**WORK INSTRUCTIONS**
Only the lines from the one containing "Model this object" down to the one containing "buckle_half_l = 72; // [68:1:80]" should be printed, exactly as they stand, ends included.
** Start RECORDS FOR THIS TASK **
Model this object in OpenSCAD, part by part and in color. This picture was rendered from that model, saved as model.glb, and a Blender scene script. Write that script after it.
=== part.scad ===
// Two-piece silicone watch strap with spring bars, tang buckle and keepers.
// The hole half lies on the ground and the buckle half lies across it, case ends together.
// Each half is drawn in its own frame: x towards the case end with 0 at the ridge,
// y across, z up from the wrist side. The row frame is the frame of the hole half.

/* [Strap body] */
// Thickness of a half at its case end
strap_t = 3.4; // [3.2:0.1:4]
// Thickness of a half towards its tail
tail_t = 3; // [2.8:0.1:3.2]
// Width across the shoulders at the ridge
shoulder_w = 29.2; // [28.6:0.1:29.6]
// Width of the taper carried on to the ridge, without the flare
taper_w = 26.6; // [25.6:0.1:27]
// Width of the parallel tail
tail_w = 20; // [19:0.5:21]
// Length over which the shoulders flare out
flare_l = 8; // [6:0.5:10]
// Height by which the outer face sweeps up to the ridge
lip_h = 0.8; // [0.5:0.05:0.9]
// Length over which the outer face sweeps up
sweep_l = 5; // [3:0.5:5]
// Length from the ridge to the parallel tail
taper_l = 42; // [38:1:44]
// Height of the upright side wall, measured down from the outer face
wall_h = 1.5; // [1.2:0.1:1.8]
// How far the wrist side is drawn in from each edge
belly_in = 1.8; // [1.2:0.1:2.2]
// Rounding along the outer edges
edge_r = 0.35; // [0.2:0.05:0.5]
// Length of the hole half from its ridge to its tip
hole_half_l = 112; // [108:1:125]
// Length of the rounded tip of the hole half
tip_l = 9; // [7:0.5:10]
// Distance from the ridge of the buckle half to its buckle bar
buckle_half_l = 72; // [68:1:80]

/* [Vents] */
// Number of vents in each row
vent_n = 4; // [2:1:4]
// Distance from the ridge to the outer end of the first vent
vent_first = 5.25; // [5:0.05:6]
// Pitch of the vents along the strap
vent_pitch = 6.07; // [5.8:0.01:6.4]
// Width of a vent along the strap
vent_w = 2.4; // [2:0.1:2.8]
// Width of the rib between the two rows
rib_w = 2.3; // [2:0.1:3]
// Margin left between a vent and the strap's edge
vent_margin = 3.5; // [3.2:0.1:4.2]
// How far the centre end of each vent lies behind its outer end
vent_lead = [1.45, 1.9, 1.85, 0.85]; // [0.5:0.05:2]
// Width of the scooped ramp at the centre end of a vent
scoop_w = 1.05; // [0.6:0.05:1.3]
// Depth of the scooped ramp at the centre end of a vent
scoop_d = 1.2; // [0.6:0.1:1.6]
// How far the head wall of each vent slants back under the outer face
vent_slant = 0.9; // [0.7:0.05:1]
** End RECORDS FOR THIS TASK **
** Start RECORDS FOR THIS TASK **
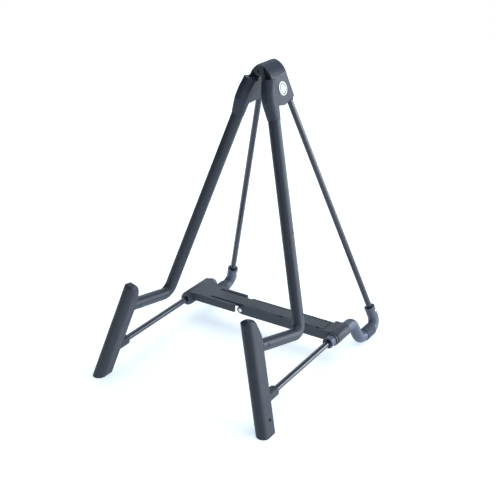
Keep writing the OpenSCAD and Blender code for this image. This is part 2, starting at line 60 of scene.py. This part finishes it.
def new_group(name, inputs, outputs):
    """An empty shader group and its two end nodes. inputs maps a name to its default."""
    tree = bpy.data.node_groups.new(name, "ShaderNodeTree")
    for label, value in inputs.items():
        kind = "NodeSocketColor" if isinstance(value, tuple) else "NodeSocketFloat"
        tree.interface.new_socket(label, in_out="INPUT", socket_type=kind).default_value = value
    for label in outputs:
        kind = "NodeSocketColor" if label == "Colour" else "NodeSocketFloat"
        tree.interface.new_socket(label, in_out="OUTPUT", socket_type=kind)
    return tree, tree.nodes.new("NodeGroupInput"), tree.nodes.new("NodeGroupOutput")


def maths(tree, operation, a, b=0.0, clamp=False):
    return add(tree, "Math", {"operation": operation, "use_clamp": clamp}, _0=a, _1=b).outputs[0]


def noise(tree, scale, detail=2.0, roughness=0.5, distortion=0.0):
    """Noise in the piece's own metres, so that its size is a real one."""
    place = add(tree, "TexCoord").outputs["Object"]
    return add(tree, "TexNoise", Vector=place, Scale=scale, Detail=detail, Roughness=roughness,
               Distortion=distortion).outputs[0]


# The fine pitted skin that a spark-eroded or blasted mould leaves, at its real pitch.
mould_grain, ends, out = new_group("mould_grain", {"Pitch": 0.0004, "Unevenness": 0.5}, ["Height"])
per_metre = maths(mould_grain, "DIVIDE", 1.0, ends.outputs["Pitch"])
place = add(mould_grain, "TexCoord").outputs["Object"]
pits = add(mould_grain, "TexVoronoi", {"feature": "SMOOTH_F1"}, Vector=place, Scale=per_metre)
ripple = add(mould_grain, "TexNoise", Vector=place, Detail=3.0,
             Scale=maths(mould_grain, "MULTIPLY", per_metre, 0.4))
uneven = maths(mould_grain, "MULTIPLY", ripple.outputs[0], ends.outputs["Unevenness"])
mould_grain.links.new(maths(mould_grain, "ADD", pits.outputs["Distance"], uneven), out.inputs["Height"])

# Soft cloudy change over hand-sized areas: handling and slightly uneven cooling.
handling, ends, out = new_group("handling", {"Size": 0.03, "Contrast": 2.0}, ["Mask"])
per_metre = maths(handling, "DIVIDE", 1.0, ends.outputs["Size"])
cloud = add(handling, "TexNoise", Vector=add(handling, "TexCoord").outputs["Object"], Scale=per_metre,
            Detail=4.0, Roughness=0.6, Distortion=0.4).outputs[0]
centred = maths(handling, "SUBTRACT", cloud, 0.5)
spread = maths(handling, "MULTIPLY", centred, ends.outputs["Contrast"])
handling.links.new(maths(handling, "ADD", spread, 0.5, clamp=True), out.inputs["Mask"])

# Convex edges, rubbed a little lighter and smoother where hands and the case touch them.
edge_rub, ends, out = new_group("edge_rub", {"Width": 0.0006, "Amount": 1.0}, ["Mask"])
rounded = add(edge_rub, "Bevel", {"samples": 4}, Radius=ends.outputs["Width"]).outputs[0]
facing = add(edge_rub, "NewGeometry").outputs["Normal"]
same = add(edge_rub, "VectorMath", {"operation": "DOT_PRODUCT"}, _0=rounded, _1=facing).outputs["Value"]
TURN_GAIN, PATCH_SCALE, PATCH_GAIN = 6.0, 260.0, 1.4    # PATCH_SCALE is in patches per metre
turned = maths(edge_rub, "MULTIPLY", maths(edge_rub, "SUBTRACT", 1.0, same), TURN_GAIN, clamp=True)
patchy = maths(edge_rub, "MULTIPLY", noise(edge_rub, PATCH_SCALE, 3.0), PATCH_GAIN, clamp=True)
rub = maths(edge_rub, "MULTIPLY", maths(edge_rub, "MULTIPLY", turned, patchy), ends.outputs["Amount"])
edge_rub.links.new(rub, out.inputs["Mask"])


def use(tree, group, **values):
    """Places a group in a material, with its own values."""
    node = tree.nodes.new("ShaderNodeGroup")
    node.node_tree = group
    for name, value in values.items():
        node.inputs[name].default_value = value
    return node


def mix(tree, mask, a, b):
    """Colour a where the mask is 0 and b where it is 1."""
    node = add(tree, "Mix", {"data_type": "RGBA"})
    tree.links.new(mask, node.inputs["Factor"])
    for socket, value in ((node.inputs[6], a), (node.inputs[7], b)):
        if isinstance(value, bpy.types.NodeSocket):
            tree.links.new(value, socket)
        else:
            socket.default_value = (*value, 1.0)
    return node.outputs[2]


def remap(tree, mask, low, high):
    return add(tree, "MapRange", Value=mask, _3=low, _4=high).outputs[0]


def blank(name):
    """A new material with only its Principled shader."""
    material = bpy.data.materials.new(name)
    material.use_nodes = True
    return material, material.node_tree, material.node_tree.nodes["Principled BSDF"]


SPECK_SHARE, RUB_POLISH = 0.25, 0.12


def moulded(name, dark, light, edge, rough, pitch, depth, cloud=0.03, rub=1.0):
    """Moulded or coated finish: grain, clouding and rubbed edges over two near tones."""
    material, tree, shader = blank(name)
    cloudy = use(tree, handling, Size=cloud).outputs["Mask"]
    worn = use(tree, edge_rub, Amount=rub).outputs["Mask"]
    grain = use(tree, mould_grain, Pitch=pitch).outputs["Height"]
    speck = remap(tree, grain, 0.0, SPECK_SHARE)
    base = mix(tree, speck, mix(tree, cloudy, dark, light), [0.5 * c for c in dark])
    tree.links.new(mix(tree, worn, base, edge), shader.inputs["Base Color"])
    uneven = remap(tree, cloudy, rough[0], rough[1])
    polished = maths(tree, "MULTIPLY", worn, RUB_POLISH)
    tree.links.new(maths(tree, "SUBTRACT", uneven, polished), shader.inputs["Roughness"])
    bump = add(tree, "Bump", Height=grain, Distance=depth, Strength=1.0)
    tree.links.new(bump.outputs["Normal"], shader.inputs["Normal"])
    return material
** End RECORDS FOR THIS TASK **
** Start RECORDS FOR THIS TASK **
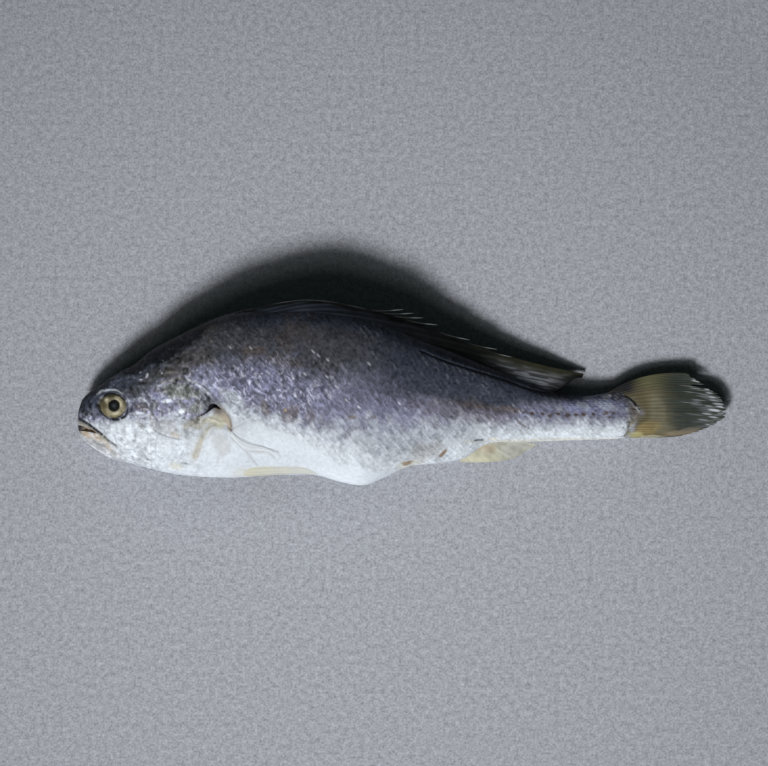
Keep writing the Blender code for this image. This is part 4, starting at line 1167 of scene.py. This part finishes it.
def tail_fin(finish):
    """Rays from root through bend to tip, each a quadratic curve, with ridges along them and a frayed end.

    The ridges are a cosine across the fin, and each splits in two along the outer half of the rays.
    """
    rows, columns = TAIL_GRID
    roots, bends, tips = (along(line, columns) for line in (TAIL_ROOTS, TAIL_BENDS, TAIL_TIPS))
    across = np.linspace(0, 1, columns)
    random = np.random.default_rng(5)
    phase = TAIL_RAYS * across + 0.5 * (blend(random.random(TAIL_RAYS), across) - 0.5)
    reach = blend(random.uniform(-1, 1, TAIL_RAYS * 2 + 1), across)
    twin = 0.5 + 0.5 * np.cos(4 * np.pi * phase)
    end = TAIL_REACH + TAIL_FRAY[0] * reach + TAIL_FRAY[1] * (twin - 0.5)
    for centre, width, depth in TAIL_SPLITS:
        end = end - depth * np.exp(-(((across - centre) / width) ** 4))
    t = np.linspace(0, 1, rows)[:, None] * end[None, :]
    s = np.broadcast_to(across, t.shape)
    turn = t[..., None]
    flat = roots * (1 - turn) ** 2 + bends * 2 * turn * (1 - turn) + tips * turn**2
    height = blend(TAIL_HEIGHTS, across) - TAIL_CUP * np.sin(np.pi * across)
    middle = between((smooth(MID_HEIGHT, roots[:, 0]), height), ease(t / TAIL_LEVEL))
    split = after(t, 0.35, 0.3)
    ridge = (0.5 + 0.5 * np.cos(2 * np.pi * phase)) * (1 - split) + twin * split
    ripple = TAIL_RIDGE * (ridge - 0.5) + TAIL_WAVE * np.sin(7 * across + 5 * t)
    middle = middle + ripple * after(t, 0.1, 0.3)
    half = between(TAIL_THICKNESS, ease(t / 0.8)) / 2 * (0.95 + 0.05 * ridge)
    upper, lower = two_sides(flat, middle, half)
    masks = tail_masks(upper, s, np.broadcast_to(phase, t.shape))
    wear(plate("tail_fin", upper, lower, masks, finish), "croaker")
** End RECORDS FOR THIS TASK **
**FULL ANSWER**
Model this object in OpenSCAD, part by part and in color. This picture was rendered from that model, saved as model.glb, and a Blender scene script. Write that script after it.
=== part.scad ===
// Two-piece silicone watch strap with spring bars, tang buckle and keepers.
// The hole half lies on the ground and the buckle half lies across it, case ends together.
// Each half is drawn in its own frame: x towards the case end with 0 at the ridge,
// y across, z up from the wrist side. The row frame is the frame of the hole half.

/* [Strap body] */
// Thickness of a half at its case end
strap_t = 3.4; // [3.2:0.1:4]
// Thickness of a half towards its tail
tail_t = 3; // [2.8:0.1:3.2]
// Width across the shoulders at the ridge
shoulder_w = 29.2; // [28.6:0.1:29.6]
// Width of the taper carried on to the ridge, without the flare
taper_w = 26.6; // [25.6:0.1:27]
// Width of the parallel tail
tail_w = 20; // [19:0.5:21]
// Length over which the shoulders flare out
flare_l = 8; // [6:0.5:10]
// Height by which the outer face sweeps up to the ridge
lip_h = 0.8; // [0.5:0.05:0.9]
// Length over which the outer face sweeps up
sweep_l = 5; // [3:0.5:5]
// Length from the ridge to the parallel tail
taper_l = 42; // [38:1:44]
// Height of the upright side wall, measured down from the outer face
wall_h = 1.5; // [1.2:0.1:1.8]
// How far the wrist side is drawn in from each edge
belly_in = 1.8; // [1.2:0.1:2.2]
// Rounding along the outer edges
edge_r = 0.35; // [0.2:0.05:0.5]
// Length of the hole half from its ridge to its tip
hole_half_l = 112; // [108:1:125]
// Length of the rounded tip of the hole half
tip_l = 9; // [7:0.5:10]
// Distance from the ridge of the buckle half to its buckle bar
buckle_half_l = 72; // [68:1:80]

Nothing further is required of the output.